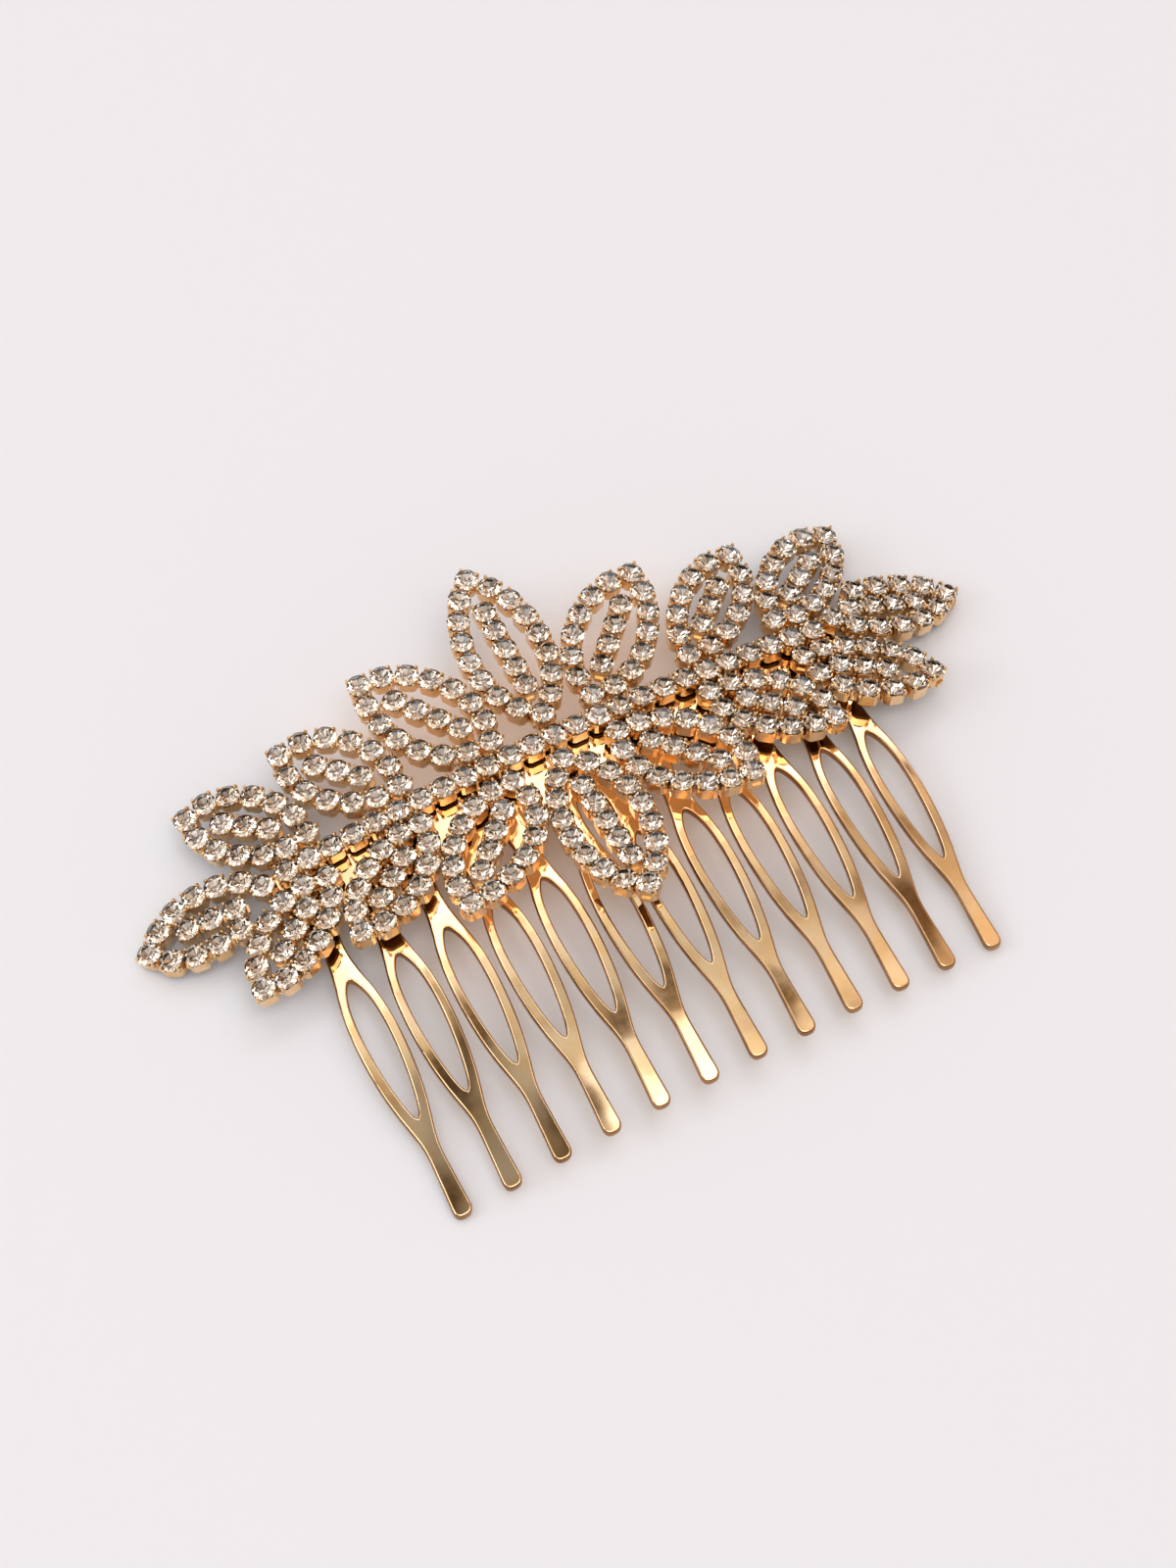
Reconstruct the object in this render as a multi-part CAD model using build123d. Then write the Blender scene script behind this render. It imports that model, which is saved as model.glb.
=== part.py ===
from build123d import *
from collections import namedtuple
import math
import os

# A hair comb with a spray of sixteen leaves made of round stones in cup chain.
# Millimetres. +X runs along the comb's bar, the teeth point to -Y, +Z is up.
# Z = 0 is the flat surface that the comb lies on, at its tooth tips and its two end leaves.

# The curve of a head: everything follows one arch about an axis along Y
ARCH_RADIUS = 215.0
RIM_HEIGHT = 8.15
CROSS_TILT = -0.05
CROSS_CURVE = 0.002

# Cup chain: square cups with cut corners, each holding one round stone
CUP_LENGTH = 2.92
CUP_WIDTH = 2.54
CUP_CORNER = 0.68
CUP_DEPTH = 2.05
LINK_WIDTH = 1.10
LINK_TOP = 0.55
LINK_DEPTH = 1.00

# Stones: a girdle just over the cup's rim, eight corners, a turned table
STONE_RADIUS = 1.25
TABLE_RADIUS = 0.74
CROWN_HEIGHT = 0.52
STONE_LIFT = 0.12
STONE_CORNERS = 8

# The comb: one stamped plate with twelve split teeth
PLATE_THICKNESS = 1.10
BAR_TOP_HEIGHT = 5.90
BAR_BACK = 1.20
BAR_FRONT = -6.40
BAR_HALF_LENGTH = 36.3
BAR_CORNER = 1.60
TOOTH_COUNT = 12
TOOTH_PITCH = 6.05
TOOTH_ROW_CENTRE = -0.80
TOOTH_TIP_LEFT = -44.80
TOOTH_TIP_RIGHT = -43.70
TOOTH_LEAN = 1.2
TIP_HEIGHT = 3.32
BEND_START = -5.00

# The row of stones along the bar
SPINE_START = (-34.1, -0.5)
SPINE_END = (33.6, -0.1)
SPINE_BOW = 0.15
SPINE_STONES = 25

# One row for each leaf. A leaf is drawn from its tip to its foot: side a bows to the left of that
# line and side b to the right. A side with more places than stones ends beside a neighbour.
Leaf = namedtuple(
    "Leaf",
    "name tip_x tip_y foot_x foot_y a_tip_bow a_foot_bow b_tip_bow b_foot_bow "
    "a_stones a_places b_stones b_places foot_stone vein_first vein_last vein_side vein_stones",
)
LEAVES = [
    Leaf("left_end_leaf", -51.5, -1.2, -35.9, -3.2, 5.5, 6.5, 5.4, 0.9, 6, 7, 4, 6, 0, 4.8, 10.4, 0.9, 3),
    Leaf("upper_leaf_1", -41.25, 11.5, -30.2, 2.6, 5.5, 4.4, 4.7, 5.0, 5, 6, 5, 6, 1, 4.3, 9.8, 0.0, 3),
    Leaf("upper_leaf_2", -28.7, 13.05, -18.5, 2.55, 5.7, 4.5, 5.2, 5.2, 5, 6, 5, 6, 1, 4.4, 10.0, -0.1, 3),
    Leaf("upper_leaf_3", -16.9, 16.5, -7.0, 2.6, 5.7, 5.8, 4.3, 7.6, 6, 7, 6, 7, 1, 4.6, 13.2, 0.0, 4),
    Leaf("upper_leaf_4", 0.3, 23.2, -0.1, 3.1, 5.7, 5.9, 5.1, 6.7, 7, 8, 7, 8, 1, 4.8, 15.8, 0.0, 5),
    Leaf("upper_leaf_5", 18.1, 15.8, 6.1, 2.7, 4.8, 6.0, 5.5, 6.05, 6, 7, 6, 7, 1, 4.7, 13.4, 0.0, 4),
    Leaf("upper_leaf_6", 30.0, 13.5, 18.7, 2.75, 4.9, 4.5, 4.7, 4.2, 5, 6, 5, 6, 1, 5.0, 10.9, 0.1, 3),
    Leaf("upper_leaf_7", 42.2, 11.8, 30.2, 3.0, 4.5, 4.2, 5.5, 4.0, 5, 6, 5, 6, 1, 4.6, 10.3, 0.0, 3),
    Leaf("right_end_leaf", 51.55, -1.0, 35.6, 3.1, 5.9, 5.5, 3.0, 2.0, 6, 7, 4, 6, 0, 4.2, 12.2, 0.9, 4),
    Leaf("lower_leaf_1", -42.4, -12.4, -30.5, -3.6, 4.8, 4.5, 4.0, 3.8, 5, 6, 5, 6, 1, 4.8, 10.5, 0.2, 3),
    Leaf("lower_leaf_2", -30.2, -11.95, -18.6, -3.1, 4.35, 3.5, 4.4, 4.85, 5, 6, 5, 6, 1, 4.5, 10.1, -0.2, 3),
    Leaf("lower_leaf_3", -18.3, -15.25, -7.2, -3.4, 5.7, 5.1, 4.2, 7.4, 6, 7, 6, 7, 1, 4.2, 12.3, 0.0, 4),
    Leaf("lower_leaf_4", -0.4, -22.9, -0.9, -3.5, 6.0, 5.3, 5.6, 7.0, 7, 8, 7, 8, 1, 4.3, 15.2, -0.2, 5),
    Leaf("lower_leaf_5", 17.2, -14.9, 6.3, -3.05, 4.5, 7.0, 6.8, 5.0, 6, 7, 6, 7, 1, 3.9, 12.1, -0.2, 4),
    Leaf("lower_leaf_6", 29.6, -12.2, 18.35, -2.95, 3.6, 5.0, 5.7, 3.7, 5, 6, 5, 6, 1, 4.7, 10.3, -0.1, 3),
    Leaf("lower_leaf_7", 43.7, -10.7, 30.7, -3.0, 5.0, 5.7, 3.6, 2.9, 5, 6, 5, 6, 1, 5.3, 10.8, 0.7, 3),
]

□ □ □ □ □

» **EXERCISE TASK**
Quote the listing above from its first line to the line with "CROSS_CURVE = 0.002", inclusive, and add nothing.

» **ANSWER TO THIS PROBLEM**
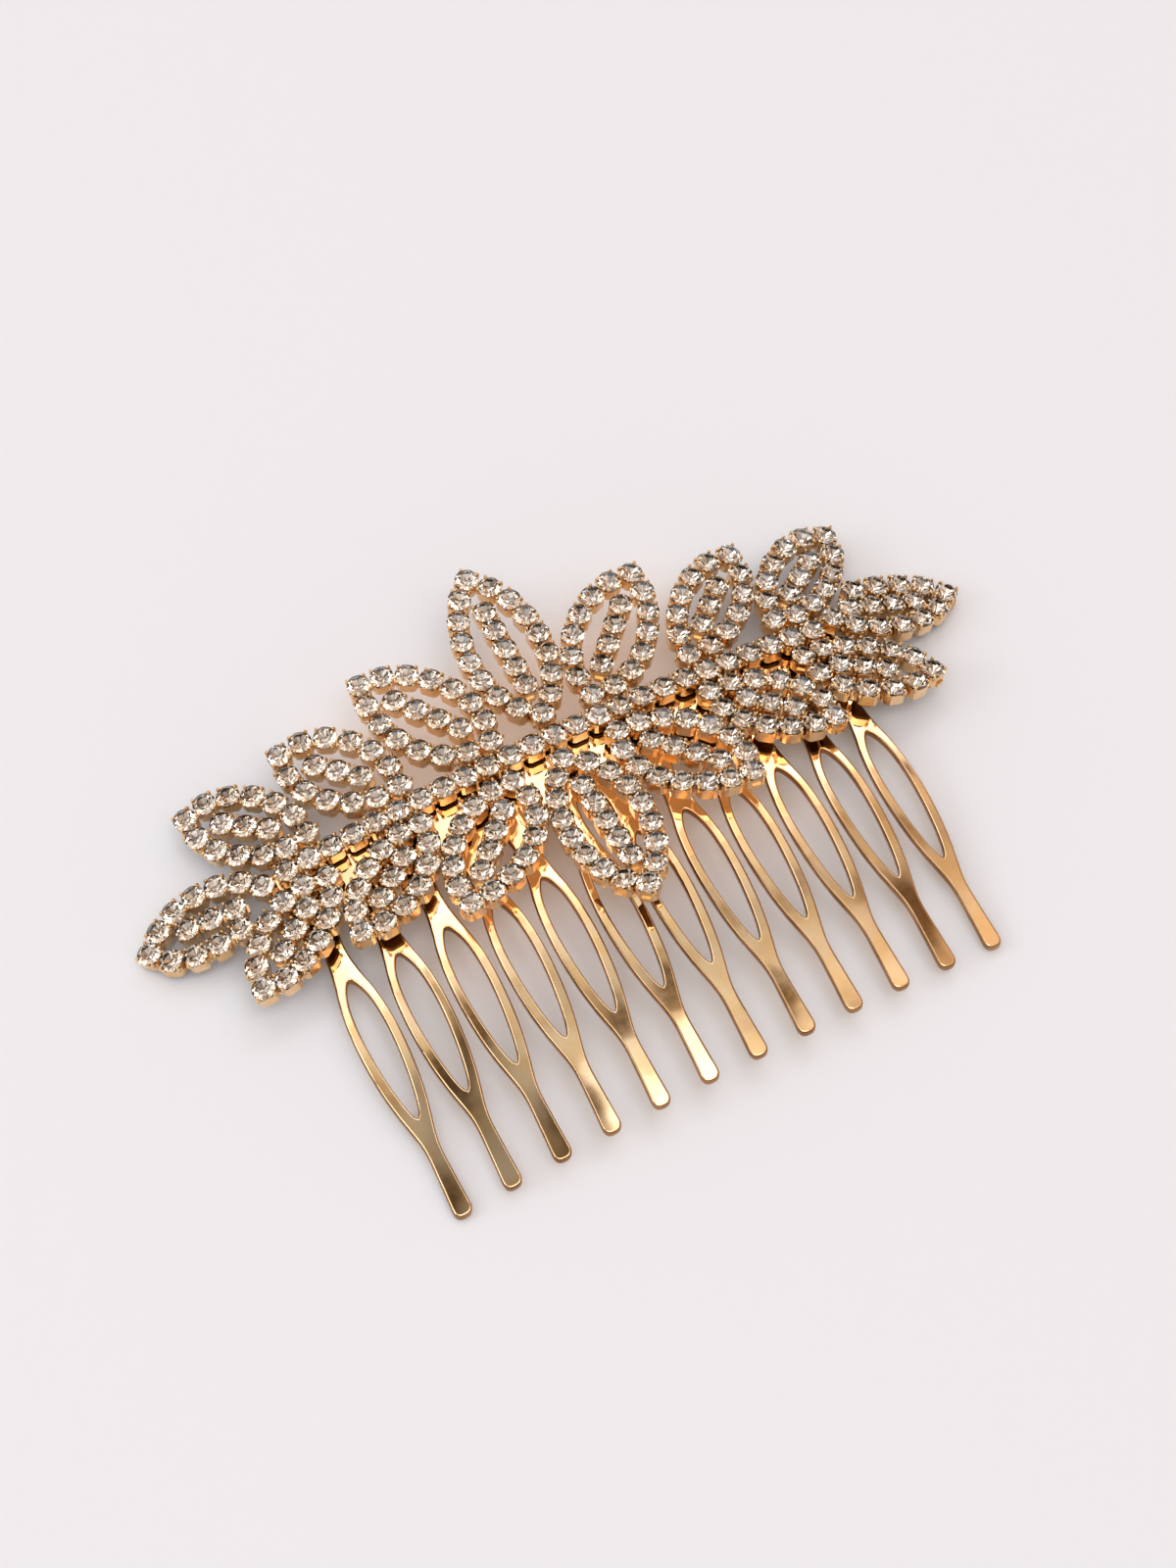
Reconstruct the object in this render as a multi-part CAD model using build123d. Then write the Blender scene script behind this render. It imports that model, which is saved as model.glb.
=== part.py ===
from build123d import *
from collections import namedtuple
import math
import os

# A hair comb with a spray of sixteen leaves made of round stones in cup chain.
# Millimetres. +X runs along the comb's bar, the teeth point to -Y, +Z is up.
# Z = 0 is the flat surface that the comb lies on, at its tooth tips and its two end leaves.

# The curve of a head: everything follows one arch about an axis along Y
ARCH_RADIUS = 215.0
RIM_HEIGHT = 8.15
CROSS_TILT = -0.05
CROSS_CURVE = 0.002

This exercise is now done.